→ **GOAL OF THE EXERCISE**
Every line from the one with "wheel_frame();" to the one with "cad_parts[obj.name] = obj", including those two, is to be copied exactly; all other lines of the entries below are left out.

☆ ☆ ☆ ☆ ☆

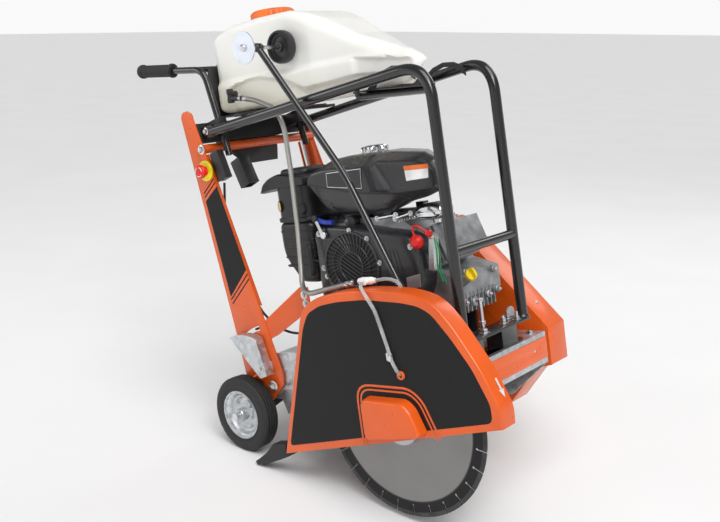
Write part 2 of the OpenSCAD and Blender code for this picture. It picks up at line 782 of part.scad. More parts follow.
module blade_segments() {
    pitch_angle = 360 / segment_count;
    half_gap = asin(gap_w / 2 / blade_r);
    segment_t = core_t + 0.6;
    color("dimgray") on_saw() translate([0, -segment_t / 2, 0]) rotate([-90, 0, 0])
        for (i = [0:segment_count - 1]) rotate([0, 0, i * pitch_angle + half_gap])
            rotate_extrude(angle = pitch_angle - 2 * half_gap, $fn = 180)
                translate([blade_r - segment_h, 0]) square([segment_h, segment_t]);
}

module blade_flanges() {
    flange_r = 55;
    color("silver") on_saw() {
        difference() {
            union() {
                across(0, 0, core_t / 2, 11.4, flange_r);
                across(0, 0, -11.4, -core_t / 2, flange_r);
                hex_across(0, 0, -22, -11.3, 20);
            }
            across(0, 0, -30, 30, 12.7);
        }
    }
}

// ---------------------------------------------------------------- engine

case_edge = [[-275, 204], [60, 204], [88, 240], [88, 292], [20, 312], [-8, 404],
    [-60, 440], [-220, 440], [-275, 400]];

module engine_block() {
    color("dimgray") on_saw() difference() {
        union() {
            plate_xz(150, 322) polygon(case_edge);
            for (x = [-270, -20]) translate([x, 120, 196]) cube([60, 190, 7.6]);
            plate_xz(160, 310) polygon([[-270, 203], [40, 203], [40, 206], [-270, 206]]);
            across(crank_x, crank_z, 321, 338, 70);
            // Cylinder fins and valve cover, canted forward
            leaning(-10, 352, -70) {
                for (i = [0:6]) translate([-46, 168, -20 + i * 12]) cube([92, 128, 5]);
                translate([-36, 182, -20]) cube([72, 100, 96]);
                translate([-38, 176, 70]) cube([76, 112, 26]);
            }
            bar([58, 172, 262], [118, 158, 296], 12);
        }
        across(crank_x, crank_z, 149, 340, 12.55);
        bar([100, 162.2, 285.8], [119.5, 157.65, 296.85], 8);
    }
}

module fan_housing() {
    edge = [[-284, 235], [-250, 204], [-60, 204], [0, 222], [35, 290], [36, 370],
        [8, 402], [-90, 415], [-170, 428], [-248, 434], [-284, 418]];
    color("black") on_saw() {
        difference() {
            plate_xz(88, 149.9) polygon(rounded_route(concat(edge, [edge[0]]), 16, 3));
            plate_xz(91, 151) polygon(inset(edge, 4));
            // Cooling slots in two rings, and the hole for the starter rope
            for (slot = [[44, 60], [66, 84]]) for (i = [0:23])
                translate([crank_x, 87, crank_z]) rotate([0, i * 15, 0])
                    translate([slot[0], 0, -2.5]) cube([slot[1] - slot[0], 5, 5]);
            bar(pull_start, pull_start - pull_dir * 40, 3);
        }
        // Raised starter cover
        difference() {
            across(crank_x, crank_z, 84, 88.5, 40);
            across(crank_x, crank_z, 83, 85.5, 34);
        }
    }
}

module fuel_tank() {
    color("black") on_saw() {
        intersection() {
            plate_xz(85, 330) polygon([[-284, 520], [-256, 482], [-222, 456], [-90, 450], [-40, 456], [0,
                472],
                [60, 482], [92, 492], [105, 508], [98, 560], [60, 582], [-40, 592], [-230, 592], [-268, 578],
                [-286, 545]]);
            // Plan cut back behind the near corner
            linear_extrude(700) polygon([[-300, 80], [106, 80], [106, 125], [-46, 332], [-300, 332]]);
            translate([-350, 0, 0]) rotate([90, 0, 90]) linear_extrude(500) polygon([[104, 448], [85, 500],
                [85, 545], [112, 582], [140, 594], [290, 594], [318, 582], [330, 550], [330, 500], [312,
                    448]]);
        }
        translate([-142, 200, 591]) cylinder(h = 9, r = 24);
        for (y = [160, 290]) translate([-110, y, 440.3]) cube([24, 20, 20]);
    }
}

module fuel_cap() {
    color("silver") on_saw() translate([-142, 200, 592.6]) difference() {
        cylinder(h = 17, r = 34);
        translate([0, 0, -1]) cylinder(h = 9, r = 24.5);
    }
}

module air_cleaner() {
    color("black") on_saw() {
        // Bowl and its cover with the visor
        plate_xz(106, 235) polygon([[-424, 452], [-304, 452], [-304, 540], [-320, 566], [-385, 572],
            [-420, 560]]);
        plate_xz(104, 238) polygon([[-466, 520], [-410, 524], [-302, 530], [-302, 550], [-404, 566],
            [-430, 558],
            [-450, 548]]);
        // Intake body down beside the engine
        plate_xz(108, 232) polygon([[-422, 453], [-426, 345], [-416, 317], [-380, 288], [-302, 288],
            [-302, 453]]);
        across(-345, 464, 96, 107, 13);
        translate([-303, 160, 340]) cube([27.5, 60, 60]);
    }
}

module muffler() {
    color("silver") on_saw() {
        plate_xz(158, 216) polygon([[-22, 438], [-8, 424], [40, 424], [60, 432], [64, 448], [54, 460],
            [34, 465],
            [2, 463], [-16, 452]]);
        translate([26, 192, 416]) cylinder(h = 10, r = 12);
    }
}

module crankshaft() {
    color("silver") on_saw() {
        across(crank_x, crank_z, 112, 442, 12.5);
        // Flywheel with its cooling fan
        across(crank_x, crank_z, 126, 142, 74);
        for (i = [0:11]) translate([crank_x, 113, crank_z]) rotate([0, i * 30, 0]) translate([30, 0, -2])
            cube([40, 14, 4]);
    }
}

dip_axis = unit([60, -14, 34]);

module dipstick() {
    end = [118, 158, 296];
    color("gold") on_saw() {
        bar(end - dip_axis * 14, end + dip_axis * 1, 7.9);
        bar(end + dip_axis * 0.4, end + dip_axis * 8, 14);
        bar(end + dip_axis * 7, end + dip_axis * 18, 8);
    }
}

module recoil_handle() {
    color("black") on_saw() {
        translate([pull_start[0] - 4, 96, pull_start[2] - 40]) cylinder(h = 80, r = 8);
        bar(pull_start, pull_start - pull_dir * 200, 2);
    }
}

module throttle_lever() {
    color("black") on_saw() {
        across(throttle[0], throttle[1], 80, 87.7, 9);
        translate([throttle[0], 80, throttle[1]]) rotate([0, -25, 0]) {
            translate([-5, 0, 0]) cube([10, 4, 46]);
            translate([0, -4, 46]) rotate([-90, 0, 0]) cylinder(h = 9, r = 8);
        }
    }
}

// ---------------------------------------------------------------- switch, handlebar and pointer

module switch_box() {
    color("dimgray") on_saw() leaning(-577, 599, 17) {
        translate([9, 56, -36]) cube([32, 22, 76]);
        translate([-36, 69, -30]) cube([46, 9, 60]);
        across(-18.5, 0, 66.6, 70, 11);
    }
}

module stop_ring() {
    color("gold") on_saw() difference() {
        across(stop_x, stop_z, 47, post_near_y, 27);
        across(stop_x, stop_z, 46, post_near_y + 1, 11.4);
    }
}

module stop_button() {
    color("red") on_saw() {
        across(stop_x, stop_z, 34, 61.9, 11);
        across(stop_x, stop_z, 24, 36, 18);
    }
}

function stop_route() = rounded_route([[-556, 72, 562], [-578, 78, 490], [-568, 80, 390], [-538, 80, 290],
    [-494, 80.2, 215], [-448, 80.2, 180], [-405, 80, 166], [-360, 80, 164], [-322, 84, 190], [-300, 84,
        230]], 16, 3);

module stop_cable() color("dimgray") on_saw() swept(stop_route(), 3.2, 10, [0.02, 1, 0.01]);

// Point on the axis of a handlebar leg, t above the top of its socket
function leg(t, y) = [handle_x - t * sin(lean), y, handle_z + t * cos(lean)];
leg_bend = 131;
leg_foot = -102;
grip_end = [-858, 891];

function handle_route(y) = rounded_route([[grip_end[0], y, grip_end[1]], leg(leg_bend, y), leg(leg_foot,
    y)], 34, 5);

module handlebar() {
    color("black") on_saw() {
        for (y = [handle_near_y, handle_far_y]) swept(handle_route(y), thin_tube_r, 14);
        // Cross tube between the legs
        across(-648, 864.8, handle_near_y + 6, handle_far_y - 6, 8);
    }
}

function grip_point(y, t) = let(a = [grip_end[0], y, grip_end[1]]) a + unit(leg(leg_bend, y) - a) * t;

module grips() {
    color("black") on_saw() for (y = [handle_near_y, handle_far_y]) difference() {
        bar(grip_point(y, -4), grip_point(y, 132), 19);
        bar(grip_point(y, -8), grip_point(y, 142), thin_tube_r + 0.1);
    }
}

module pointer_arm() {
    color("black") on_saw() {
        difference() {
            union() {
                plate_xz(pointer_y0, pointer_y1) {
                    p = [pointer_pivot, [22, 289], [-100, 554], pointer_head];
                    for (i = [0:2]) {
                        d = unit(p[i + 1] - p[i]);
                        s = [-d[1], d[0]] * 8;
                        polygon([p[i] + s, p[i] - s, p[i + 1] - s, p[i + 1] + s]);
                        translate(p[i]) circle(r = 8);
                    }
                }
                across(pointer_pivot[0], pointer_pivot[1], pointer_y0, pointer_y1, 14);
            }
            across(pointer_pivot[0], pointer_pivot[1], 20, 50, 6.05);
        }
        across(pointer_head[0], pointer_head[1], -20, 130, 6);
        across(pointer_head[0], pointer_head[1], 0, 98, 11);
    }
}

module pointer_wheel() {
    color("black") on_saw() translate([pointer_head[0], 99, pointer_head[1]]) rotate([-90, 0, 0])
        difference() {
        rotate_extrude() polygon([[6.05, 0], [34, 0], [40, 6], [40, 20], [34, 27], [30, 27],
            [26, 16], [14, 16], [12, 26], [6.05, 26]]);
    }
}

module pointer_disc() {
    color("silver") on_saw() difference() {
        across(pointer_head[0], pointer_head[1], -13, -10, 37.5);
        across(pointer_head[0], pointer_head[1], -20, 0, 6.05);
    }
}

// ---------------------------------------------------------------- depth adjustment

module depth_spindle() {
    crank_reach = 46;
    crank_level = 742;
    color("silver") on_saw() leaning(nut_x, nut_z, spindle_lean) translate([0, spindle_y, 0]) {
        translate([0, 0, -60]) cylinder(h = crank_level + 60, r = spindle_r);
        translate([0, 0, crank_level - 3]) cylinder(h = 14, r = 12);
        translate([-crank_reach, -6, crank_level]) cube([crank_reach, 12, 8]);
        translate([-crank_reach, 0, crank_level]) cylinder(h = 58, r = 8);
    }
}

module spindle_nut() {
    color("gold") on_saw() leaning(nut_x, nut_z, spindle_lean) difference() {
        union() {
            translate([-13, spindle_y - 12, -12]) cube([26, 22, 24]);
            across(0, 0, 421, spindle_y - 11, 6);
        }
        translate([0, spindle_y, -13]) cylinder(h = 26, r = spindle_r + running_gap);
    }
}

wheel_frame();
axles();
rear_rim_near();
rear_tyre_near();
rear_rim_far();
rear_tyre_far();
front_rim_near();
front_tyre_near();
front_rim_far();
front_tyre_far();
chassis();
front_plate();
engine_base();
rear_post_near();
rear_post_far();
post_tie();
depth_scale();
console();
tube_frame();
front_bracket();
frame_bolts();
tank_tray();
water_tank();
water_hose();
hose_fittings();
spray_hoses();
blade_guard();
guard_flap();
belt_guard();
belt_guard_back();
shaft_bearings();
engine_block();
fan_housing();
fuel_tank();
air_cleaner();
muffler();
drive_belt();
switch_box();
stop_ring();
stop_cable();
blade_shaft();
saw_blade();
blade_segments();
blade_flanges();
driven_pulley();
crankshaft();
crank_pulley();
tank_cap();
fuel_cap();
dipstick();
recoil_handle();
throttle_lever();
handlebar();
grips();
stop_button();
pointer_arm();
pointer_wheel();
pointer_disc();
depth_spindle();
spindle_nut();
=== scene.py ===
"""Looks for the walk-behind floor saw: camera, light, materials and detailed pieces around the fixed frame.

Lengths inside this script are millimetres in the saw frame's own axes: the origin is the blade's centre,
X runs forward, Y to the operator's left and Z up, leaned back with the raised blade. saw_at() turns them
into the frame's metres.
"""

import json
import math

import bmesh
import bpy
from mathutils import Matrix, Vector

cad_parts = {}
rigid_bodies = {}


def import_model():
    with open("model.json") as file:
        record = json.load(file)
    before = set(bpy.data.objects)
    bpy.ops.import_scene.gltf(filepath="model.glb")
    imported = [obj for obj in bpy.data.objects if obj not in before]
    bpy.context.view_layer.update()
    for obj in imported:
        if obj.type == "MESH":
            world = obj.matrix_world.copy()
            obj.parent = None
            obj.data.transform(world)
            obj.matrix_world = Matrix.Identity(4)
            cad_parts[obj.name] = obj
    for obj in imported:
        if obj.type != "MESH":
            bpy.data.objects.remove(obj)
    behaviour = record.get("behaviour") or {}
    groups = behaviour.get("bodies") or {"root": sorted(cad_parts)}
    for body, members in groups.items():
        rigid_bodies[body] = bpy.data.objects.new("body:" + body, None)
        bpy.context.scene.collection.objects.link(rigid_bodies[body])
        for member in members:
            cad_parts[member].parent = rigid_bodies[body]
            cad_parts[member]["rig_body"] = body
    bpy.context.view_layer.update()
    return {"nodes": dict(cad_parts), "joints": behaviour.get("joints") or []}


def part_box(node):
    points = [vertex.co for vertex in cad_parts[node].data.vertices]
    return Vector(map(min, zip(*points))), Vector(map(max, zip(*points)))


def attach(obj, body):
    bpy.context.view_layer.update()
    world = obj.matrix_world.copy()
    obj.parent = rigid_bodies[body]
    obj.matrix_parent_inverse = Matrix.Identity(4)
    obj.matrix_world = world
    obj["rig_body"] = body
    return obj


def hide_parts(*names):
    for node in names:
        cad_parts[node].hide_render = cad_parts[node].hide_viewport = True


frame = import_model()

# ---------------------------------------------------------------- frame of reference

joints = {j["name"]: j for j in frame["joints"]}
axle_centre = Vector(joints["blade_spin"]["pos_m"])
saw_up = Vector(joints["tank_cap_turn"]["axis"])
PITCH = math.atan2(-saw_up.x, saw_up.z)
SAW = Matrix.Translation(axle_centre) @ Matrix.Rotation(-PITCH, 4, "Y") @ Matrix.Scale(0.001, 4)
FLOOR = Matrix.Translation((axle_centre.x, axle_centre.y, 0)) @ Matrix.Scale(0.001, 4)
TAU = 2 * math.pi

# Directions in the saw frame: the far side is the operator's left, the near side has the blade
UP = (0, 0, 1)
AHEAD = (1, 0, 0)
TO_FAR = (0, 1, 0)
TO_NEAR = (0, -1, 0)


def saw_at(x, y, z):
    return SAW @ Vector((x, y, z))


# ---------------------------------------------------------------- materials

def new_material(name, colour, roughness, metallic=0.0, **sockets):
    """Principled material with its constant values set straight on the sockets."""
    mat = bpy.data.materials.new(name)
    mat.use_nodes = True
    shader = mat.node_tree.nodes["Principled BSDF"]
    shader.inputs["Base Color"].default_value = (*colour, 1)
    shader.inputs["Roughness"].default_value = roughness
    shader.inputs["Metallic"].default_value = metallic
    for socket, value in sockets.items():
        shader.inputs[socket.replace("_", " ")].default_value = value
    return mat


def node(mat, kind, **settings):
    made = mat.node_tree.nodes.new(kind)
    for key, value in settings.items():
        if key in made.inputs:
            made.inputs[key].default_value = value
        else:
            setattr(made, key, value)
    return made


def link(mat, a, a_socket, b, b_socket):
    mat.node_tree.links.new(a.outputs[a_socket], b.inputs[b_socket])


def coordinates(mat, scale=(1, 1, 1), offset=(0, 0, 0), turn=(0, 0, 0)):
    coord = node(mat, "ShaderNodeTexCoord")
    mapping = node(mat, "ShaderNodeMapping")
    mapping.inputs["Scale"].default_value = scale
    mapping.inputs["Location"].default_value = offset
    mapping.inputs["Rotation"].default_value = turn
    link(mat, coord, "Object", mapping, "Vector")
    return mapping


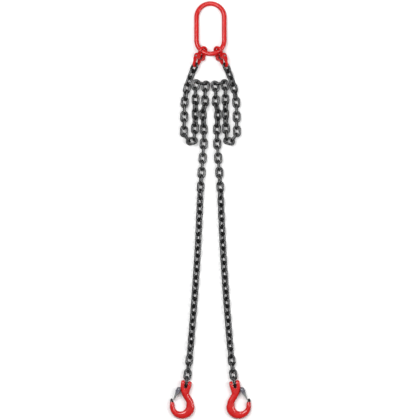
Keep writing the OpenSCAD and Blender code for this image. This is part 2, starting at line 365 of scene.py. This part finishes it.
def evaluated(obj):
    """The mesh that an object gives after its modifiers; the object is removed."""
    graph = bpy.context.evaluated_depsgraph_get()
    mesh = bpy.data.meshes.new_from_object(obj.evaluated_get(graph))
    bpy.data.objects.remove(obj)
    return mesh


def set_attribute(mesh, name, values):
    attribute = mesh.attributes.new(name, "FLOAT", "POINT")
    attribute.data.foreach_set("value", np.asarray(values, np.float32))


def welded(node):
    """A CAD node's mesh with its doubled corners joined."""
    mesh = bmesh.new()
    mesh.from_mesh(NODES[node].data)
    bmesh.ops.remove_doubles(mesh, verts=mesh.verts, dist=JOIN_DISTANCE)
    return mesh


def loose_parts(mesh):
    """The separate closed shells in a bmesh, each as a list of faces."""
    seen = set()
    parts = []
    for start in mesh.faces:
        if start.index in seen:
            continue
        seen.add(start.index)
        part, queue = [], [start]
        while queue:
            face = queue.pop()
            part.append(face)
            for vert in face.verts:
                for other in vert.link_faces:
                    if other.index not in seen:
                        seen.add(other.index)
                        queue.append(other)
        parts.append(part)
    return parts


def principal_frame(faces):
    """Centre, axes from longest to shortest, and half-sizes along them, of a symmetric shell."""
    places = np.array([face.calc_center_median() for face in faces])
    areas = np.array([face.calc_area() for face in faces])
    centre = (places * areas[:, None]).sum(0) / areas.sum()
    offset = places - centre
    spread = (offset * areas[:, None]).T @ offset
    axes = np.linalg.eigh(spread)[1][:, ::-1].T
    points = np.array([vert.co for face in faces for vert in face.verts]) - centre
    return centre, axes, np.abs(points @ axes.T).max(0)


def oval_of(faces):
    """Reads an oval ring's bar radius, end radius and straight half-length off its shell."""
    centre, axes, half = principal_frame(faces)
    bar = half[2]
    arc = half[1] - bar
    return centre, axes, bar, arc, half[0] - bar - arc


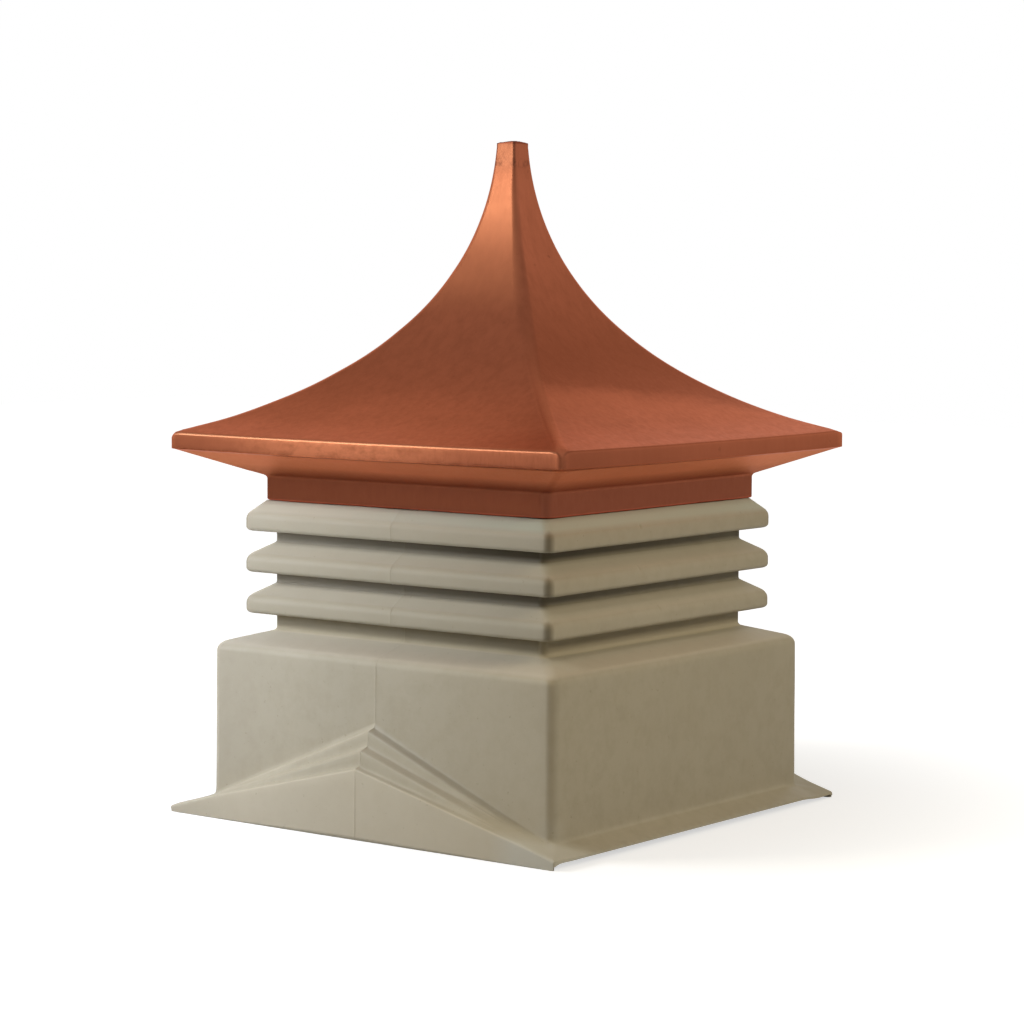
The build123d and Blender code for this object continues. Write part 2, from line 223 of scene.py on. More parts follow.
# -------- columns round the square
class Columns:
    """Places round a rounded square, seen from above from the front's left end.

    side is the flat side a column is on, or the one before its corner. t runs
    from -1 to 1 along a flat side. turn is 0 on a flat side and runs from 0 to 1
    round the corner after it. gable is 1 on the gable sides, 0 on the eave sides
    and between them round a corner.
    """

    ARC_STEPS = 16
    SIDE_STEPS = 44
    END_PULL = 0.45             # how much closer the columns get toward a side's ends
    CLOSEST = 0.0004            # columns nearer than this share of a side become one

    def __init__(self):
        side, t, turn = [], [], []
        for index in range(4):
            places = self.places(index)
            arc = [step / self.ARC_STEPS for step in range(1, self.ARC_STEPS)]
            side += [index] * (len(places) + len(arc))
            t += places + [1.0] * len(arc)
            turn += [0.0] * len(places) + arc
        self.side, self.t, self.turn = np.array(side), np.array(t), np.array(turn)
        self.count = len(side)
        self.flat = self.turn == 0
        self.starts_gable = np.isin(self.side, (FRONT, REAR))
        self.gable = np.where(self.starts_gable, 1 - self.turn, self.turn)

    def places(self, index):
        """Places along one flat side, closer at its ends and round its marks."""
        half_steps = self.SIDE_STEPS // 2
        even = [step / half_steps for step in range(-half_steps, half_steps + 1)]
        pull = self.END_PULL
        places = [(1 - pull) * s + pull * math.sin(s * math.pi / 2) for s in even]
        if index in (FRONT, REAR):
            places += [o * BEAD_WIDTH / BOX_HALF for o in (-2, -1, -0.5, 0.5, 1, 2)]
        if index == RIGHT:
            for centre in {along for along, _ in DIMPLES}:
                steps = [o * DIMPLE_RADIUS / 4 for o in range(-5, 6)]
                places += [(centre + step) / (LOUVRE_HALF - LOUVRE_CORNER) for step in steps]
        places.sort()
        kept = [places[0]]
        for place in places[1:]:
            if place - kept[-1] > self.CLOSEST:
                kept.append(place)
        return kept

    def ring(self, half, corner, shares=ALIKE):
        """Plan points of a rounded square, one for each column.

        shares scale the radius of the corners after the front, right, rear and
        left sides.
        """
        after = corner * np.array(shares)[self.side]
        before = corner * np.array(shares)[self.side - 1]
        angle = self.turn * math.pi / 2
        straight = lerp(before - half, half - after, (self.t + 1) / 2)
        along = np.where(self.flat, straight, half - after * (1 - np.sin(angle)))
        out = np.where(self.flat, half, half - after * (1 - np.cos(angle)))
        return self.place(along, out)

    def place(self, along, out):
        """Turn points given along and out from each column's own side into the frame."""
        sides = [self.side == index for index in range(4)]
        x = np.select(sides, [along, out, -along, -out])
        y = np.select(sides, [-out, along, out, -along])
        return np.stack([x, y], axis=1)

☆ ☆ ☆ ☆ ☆

→ **EXERCISE SOLUTION**
wheel_frame();
axles();
rear_rim_near();
rear_tyre_near();
rear_rim_far();
rear_tyre_far();
front_rim_near();
front_tyre_near();
front_rim_far();
front_tyre_far();
chassis();
front_plate();
engine_base();
rear_post_near();
rear_post_far();
post_tie();
depth_scale();
console();
tube_frame();
front_bracket();
frame_bolts();
tank_tray();
water_tank();
water_hose();
hose_fittings();
spray_hoses();
blade_guard();
guard_flap();
belt_guard();
belt_guard_back();
shaft_bearings();
engine_block();
fan_housing();
fuel_tank();
air_cleaner();
muffler();
drive_belt();
switch_box();
stop_ring();
stop_cable();
blade_shaft();
saw_blade();
blade_segments();
blade_flanges();
driven_pulley();
crankshaft();
crank_pulley();
tank_cap();
fuel_cap();
dipstick();
recoil_handle();
throttle_lever();
handlebar();
grips();
stop_button();
pointer_arm();
pointer_wheel();
pointer_disc();
depth_spindle();
spindle_nut();
=== scene.py ===
"""Looks for the walk-behind floor saw: camera, light, materials and detailed pieces around the fixed frame.

Lengths inside this script are millimetres in the saw frame's own axes: the origin is the blade's centre,
X runs forward, Y to the operator's left and Z up, leaned back with the raised blade. saw_at() turns them
into the frame's metres.
"""

import json
import math

import bmesh
import bpy
from mathutils import Matrix, Vector

cad_parts = {}
rigid_bodies = {}


def import_model():
    with open("model.json") as file:
        record = json.load(file)
    before = set(bpy.data.objects)
    bpy.ops.import_scene.gltf(filepath="model.glb")
    imported = [obj for obj in bpy.data.objects if obj not in before]
    bpy.context.view_layer.update()
    for obj in imported:
        if obj.type == "MESH":
            world = obj.matrix_world.copy()
            obj.parent = None
            obj.data.transform(world)
            obj.matrix_world = Matrix.Identity(4)
            cad_parts[obj.name] = obj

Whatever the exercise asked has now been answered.